For my growth, I started recording my #buildinpublic (a sub community in Twitter where people share their indie startup/bootstrapping story) journey in January 2024. I started sharing stories about building and growing Rise first, although the people I engage with on X are not my target audience.
But as I share the continuous growth of users base and revenue about Rise, I started to get more following. I was at around 300 in January, and grew to around 800 in May.
Then the compound interest started to pay off. I launched a demo for my B2B SaaS project MarketingAI (an AI to research and generate a 25 page marketing proposal for your SaaS product), showing how the app can gets you channel analysis, content sample and ROI projection just with one link. The video went viral and is still the most viewed post on my account today. It also got me 400+ beta testers to iterate the idea.
My account then started to grow much faster. From 800 followers in May 2024, I now have more than 5000 followers in August.
And since most of my followers are indie hackers and SaaS builders, they are the perfect audience for MarketingAI too. I managed to drive 5k+ clicks to my landing page and around 300 sign ups, making around $1k revenue from MarketingAI so far.
4. UGC creator sponsorship ($300 spent, ~2k clicks)
In the beginning of growing Rise, before making organic reels, I reached out to Instagram theme pages in the self improvement niche so sponsored reels.
There’s a lot of ‘motivational reels’ account nowadays on Instagram, so it’s easy to find them. I managed to find 6 accounts that agreed to make 1 sponsored reel for me. Their price ranged from $50 to $100 per reel. Some asked me to make it and some will make it for me.
The content performance varies a lot, the best one got me 1k+ sign ups with one $50 video. The worst one got almost 0.
A common thing about the best ones are that they all ran a DM automation, which means in the video they invited viewers to comment a keyword, and they will send a download link to them via DM.
I stopped doing sponsorship because I notice that most traffic (like 70%) through this channel are Android devices. But Rise only have iOS right now (Android launching soon later this month). Will be back investing in this channel soon.
5. Directory & product launch websites ($0 spent, ~500 clicks)
The last channel is posting your product on directory or product launch website like Product Hunt, Mircolaunch and 1000 tools.
I posted MarketingAI on Mircolaunch, 1000.tools and Product Hunt. Also Rise on Mircolaunch. They brought in around 500 quality clicks for MarketingAI. I haven’t track the conversion but I don’t think there’s any purchase from those platforms.
Note: Product Hunt didn’t feature my MarketingAI launch because they see my product as ‘not good enough’. While some silly tool like meme generator are featured. So my Product Hunt launch basically got 0 organic clicks. They are a rotten platform to me now. Very disappointing.
My lesson learned
- Take marketing seriously. After shipping your MVP, spend at least 2 weeks seriously doing marketing.

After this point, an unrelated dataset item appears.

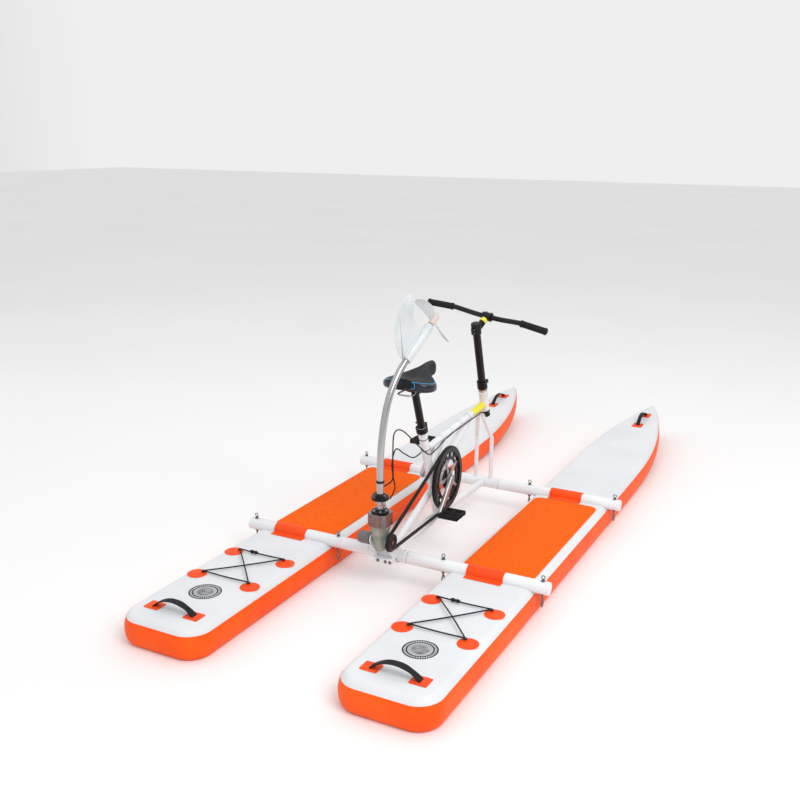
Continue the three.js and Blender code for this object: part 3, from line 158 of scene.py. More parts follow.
def weaveBump(material, shader, where, pitch, strength, distance):
    waves = []
    for axis in ("X", "Y"):
        wave = addNode(
            material,
            "ShaderNodeTexWave",
            {"Scale": 1 / pitch, "Distortion": 0.4, "Detail": 1},
            wave_type="BANDS",
            bands_direction=axis,
        )
        join(material, where, wave.inputs["Vector"])
        waves.append(wave.outputs["Fac"])
    product = addNode(material, "ShaderNodeMath", operation="ADD")
    join(material, waves[0], product.inputs[0])
    join(material, waves[1], product.inputs[1])
    addBump(material, shader, product.outputs[0], strength, distance)


def cellBump(material, shader, where, scale, strength, distance):
    cells = addNode(material, "ShaderNodeTexVoronoi", {"Scale": scale, "Randomness": 0.7})
    join(material, where, cells.inputs["Vector"])
    addBump(material, shader, cells.outputs["Distance"], strength, distance)


def whiteSkinFinish():  # coated deck fabric, faint cloth under the coat, light scuffs
    material, shader, where = startFinish("deckSkin", (0.7, 0.715, 0.735), 0.5, specular=0.35)
    blotch(material, shader, where, (0.67, 0.685, 0.71), (0.73, 0.745, 0.765), 5, 8, 0.2, 0.6)
    weaveBump(material, shader, where, 0.004, 0.12, 0.0006)
    noiseBump(material, shader, where, 9, 0.25, 0.004)
    return material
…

- If you’re not good at marketing, ask AI for marketing advices. I got the above channel ideas all from asking GPT and Perplexity for similar product’s strategy. With the right prompt, you can get some amazing marketing action plan and content sample ready. That’s why I made MarketingAI.co as well. Give it a try if marketing has been a problem to you.
- Some channel works better for your product. Find those channels. Like for Rise, short form videos is a much better channel than cold email. To find those channels, you can ask GPT for references on similar products or use MarketingAI.co.
- Optimise for conversion. Not matter how many clicks you got, it’s conversion that matters. You can optimise conversion through hacks like adding social proof on onboarding/landing page, abandoned cart email etc.
- If your app is only in one platform (iOS/Android), don’t do UGC sponsorship.
That’s it — marketing is really hard, but as long as you don’t give up and invest in the correct channel, result will come. Good luck! Happy to answer any questions.